The Changing of the Guard
Feature by Richard Oldroyd
Updated Wednesday, 26th May 2010
Now that Brian Laws has kept his job, attention must turn to his summer transfer activities.
Now, he must quickly setting about dispelling those negative perceptions and building a strong, positive brand for both himself, his team and his football club.
He faces a tricky balancing act. On the one hand, continuity is a vital tool in priming teams to bounce back to the Premier League and so minimising player turnover is crucial. On the other hand, Laws will want to bring in players whose relationship with him is not tainted by the scars of his succession from Owen Coyle. And he will want to allow any players who do not truly have their heart in the cause to leave.
If it is a big job, it is also a far from impossible one. There is plenty of good news: a healthy number of younger players like Paterson and McDonald who have played increasingly prominent roles in the latter stages of the Premier League season should be mainstays of any promotion bid next season. Only Tyrone Mears of a solid looking back four looks likely to leave, and even his departure looks far from likely to make it beyond the gossip pages.
And of course, if Steven Fletcher does leave, it would appear Burnley will realise a fee of around £7 million - enough for some serious squad strengthening. Other sales should yield similarly good returns. Together with the funds which must be made available regardless from the parachute fund, it will mean a substantial war chest for Brian Laws.
Paying any notice of the tabloid rumour mill is a mugs game, but reaction to early links has been noticeably lukewarm. Yet that is wrong. Many of these early signals have been extremely promising.
Brian Laws has presumably done his homework, and it will have informed him that teams who win automatic promotion are invariably experienced - particularly when they carry the burden of pre-season expectation.
Newcastle kept a sprinkling of proven winners, like Alan Smith and Kevin Nolan, at the heart of their bid, whilst West Brom achieved the trick of keeping together much of the side which had done the job two years earlier.

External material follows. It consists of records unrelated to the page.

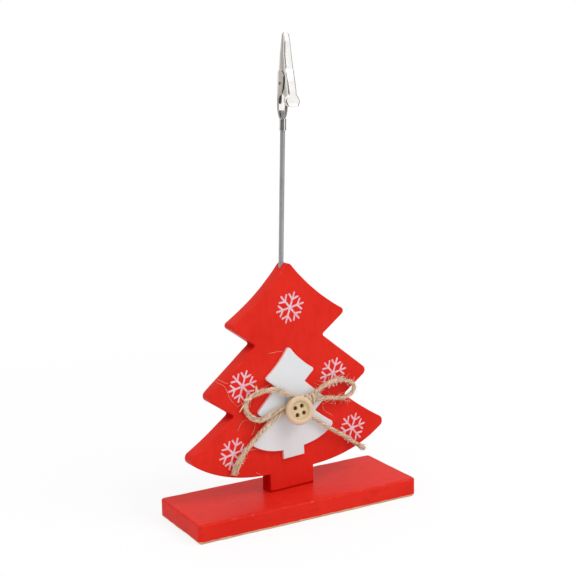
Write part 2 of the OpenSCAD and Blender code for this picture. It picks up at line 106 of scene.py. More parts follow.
class Finish:
    """A material that is built node by node."""

    def __init__(self, name, owner=None):
        self.owner = owner or bpy.data.materials.new(name)
        self.owner.use_nodes = True
        self.tree = self.owner.node_tree
        self.tree.nodes.clear()

    def node(self, kind, settings=None, inputs=None, output=0):
        """Adds a node: its settings first, then the values or links of its inputs."""
        made = self.tree.nodes.new("ShaderNode" + kind)
        for key, value in (settings or {}).items():
            setattr(made, key, value)
        for key, value in (inputs or {}).items():
            if isinstance(value, Wire):
                self.tree.links.new(value.socket, made.inputs[key])
            else:
                made.inputs[key].default_value = value
        return Wire(self, made.outputs[output]) if made.outputs else None

    def place(self):
        """Where a point of the piece is, in metres."""
        return self.node("TexCoord", output="Object")

    def mark(self, name, output="Fac"):
        """A value that was stored on the mesh's points."""
        return self.node("Attribute", {"attribute_name": name}, output=output)

    def noise(self, vector, scale, detail=2.0, roughness=0.5):
        """Clouds between 0 and 1. scale is their fineness per metre, one number or one for each axis."""
        if isinstance(scale, tuple):
            vector = self.node("VectorMath", {"operation": "MULTIPLY"}, {0: vector, 1: scale})
            scale = 1.0
        return self.node("TexNoise", {}, {"Vector": vector, "Scale": scale, "Detail": detail,
                                          "Roughness": roughness})

    def mixed(self, share, first, second):
        """The first colour where share is 0, the second where it is 1."""
        return self.node("Mix", {"data_type": "RGBA"}, {0: share, 6: first, 7: second}, output=2)

    def bump(self, height, depth, strength=1.0):
        """Fine relief: a height between 0 and 1 stands for depth in metres."""
        return self.node("Bump", {}, {"Height": height, "Distance": depth, "Strength": strength})

    def surface(self, **inputs):
        """Ends the material in one Principled shader. Underlines in an input's name stand for spaces."""
        named = {key.replace("_", " "): value for key, value in inputs.items()}
        self.node("OutputMaterial", {}, {"Surface": self.node("BsdfPrincipled", {}, named)})
        return self.owner


def red_paint(name, fine_x, fine_z, wear):
    """Thin satin paint over softwood. Its tone drifts, dark smudges lie on it, and the grain shows through as
    faint ridges. The mark "edge" lets the pale undercoat through in patches by the share wear. Where the
    painted-shade mark is 1 the colour is darkened as painted shade, deeper and duller where it is 2. Below
    the chamfer's height the wood is bare. fine_x and fine_z are the grain's fineness in X and in Z, per
    metre."""
    f = Finish(name)
    place = f.place()
    height = f.node("SeparateXYZ", {}, {"Vector": place}, output="Z")
    drift = f.noise(place, 38, 3)
    grain = f.noise(place, (fine_x, 900, fine_z), 5, 0.62)
    peel = f.noise(place, 1500)
    patches = f.noise(place, 420, 3, 0.6)
    smudges = f.noise(place, (170, 260, 260), 5, 0.7)
    streaks = f.noise(place, (fine_x * 1.5, 1400, fine_z * 1.5), 6, 0.7)
    worn = f.mark("edge") * patches.rise(0.56, 0.68) * wear
    painted_shade = f.mark("painted_shade")
    paint = f.mixed((drift * 0.7 + grain * 0.45).rise(0.30, 0.82), deep_red, red)
    paint = f.mixed(smudges.rise(0.53, 0.68) * wear, paint, smudged_red)
    # Painted shade: darker where the mark is 1, and deepest and duller where it is 2.
    paint = f.mixed(painted_shade.rise(0, 0.8), f.mixed(worn, paint, worn_red), shade_red)
    paint = f.mixed(painted_shade.rise(1, 2), paint, deep_shade_red)
    wood = f.mixed(streaks.rise(0.35, 0.7), dark_wood, bare_wood)
    painted = (height + (patches - 0.5) * (paint_ragged * MM)).rise(paint_low * MM, paint_high * MM)
    relief = grain * 0.45 + peel * 0.22 + (1 - painted) * streaks * 0.8
    return f.surface(Base_Color=f.mixed(painted, wood, paint),
                     Roughness=0.36 + (drift - 0.5) * 0.16 + (1 - painted) * 0.25 + painted_shade * 0.5,
                     Normal=f.bump(relief, 0.00005, 0.7),
                     Specular_IOR_Level=0.045)


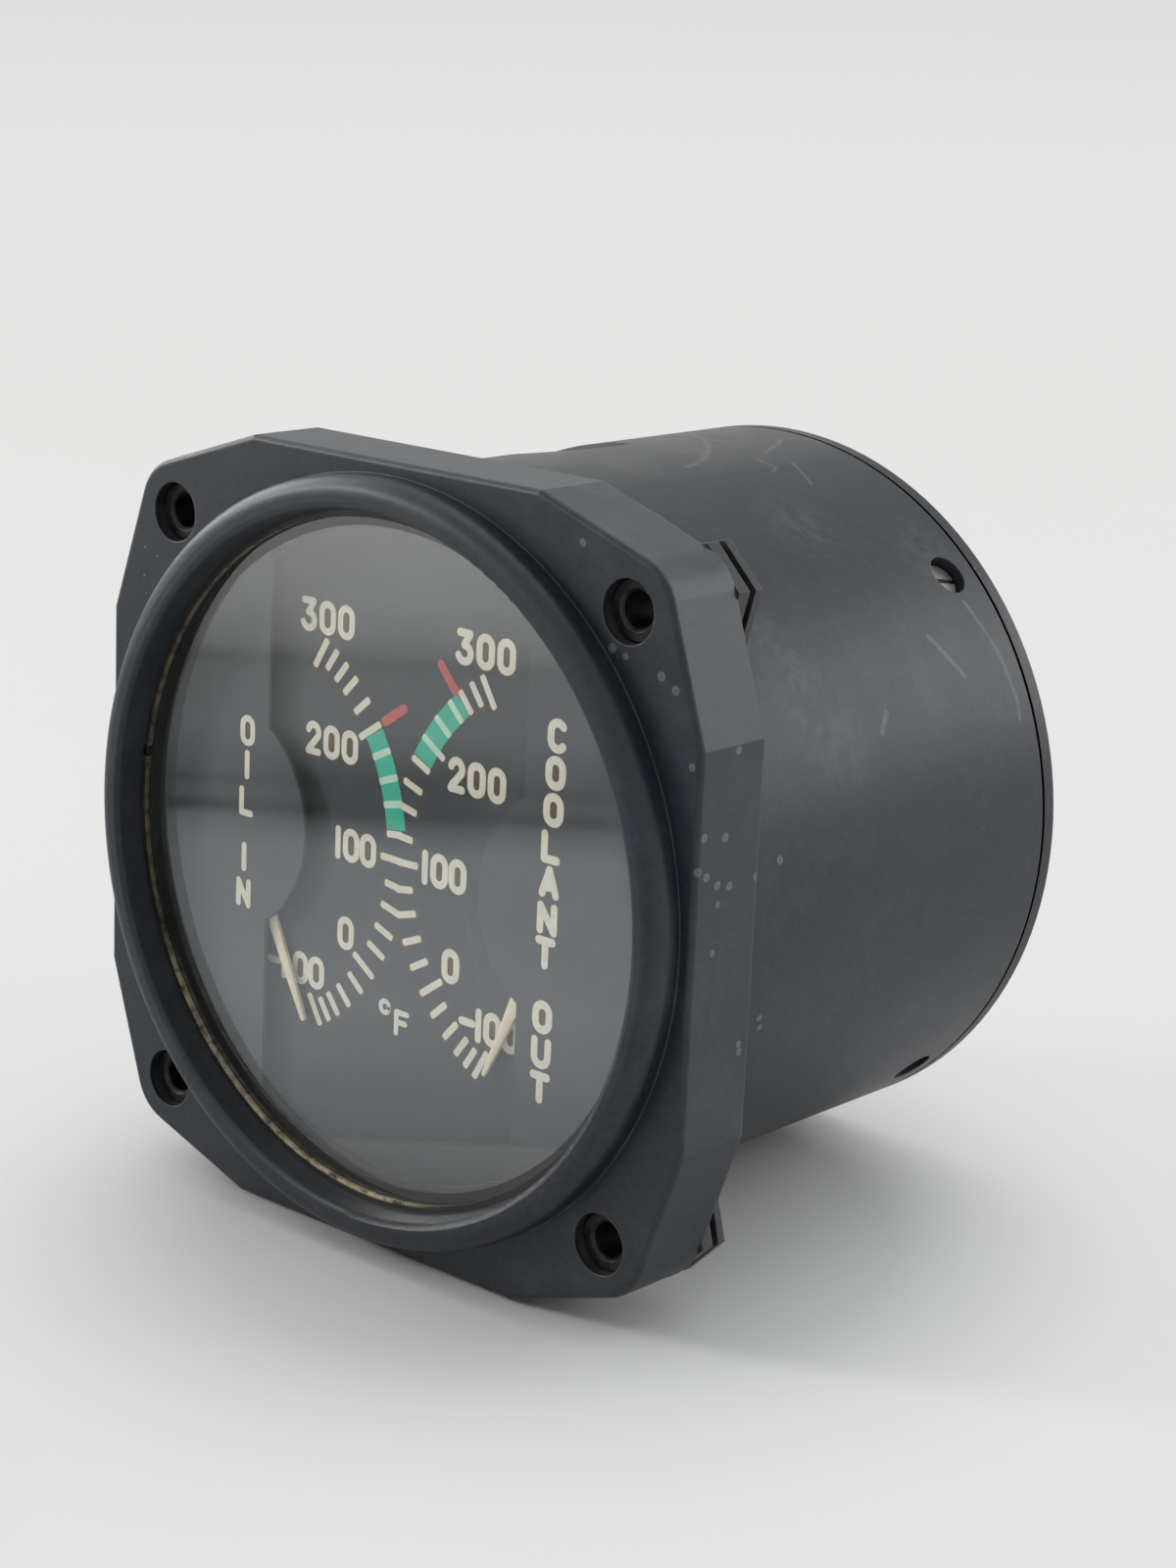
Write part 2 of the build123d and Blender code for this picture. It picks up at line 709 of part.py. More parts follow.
add("case_body", case_body())
window_stack()
turning_parts()
movement_frame()
coils()
wiring()
cover_parts()
add("mount_inserts", group([mount_insert(x, z) for x, z in quarter_points(hole_pitch_half, hole_pitch_half)]))
receptacle()

os.makedirs("parts", exist_ok=True)
for name, shape in NODES.items():
    export_step(shape, "parts/" + name + ".step")
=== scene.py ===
import json
import math

import bmesh
import bpy
from mathutils import Matrix, Vector


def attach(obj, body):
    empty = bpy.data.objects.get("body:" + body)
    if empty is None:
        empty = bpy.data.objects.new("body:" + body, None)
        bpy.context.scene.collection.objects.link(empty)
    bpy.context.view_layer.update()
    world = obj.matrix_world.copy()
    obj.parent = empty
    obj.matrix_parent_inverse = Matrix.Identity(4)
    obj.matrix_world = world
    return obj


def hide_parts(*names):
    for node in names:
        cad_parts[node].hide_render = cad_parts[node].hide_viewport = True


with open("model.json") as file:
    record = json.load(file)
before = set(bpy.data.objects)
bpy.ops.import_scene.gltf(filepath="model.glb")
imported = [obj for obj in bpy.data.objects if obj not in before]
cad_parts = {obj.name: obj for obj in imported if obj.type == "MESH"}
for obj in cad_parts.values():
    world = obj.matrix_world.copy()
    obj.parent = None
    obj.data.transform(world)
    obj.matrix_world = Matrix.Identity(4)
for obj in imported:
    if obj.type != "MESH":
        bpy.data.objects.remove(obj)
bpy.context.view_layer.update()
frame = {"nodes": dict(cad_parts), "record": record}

MM = 0.001
NODES = frame["nodes"]
CASE = "case"

# Main measures of the frame, in millimetres
DIAL_Y = 3.9
MASK_Y = 2.3
PIVOT_X = 23.16

# The gauge rests leaning back on the flange and the cover: the floor's slope and a point of it
FLOOR_TILT = math.radians(2.0)
FLOOR_Y = 9.2
FLOOR_Z = -41.1

# The pale background, as it is seen far off
BACKGROUND = (0.735, 0.745, 0.735)

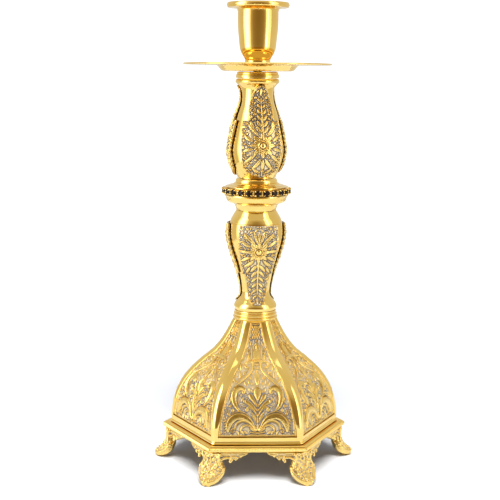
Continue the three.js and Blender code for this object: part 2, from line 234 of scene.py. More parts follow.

Two years ago, Wolves built a young side around the know-how of Jody Craddock, Karl Henry and Chris Iwelumo; Birmingham built a side containing barely anything but experience. Before that, even the celebrated, exuberant West Brom team of Tony Mowbray contained the likes of Dean Kiely, Jonathan Greening and Kevin Phillips.
Novices do not win automatic promotion and should not be signed for the task. That is why targets like Rob Hulse and Gavin McCann should be applauded. They understand the stresses and strains of being everyone's favourite scalp. They know how to handle the slog of playing teams who raise their game every week. And they've experienced the pressure of the run in, when failing to win on any given week is a 'slip-up' in the eyes of the media.
Of course, there is an argument that signing a player such as Hulse for a fee which might ultimately exceed a million pounds is misguided, because the player has little resale value whereas a young striker - say, Gary Hooper of Scunthorpe - is more likely to gain in value.
But the core of that argument is that you should sign players with the intention that they should make money for you. And the easiest and most lucrative way for Burnley to do that is not to improve them and sell them, but to use them to make promotion as likely as possible at a time when the odds are stacked in our favour. Of course, there is a risk that promotion is not achieved in the next couple of years and the outlay is wasted. But equally, there is a risk that any young player will not translate his promise into reality. That too is dead money.
That isn't to say there isn't a role for young players who are still learning their trade, who have the potential to play at levels beyond the Championship. But unless they are immediately mature enough to shoulder the burden they will have to carry, they can only be cast in supporting roles.
And, given that the spine of this Burnley team does not currently look overly blessed with hardened campaigners or leaders, adding those seasoned campaigners in central roles must be the number one priority.
So where will Laws need to concentrate his efforts? His back four looks almost complete, with his only tasks recruiting a goalkeeper and persuading Tyrone Mears to stay committed to the cause. In the centre of midfield, he must address the lack of depth which hampered the Clarets this season. As well as a holding midfielder in Gavin McCann's ilk, Laws will surely act upon whispers of Jack Cork's availability and seek to make the youngster's spell in Lancashire permanent.
In the final third, he must also fill the void which will be left by the departures of Nugent and Fletcher by signing a powerful goal scorer with Championship pedigree, together with a more junior understudy. And finally, assuming Robbie Blake and Steven Thompson can be persuaded to stay and add the necessary craft and height to the cause, he must add a genuine left sided option to the squad. If those two leave, then they must both be replaced.
It is a big job, but it is not an enormous one. Yet Laws must choose wisely. He will have a substantial budget, particularly for replacing Steven Fletcher, where a substantial proportion of the fee received should be made available for obtaining the best man for the role. And he will know that, as he spends it, the fortunes of Brian Laws and Burnley Football Club are inextricably bound together.
Not only is this summer Burnley's big chance to assemble a team capable of returning to the Premier League. It is also Brian Laws' big chance to prove he is a capable of building such a team. And they both know it may be the last one they ever get.
This article was written before Burnley Football Club confirmed that Steven Thompson had signed a new deal.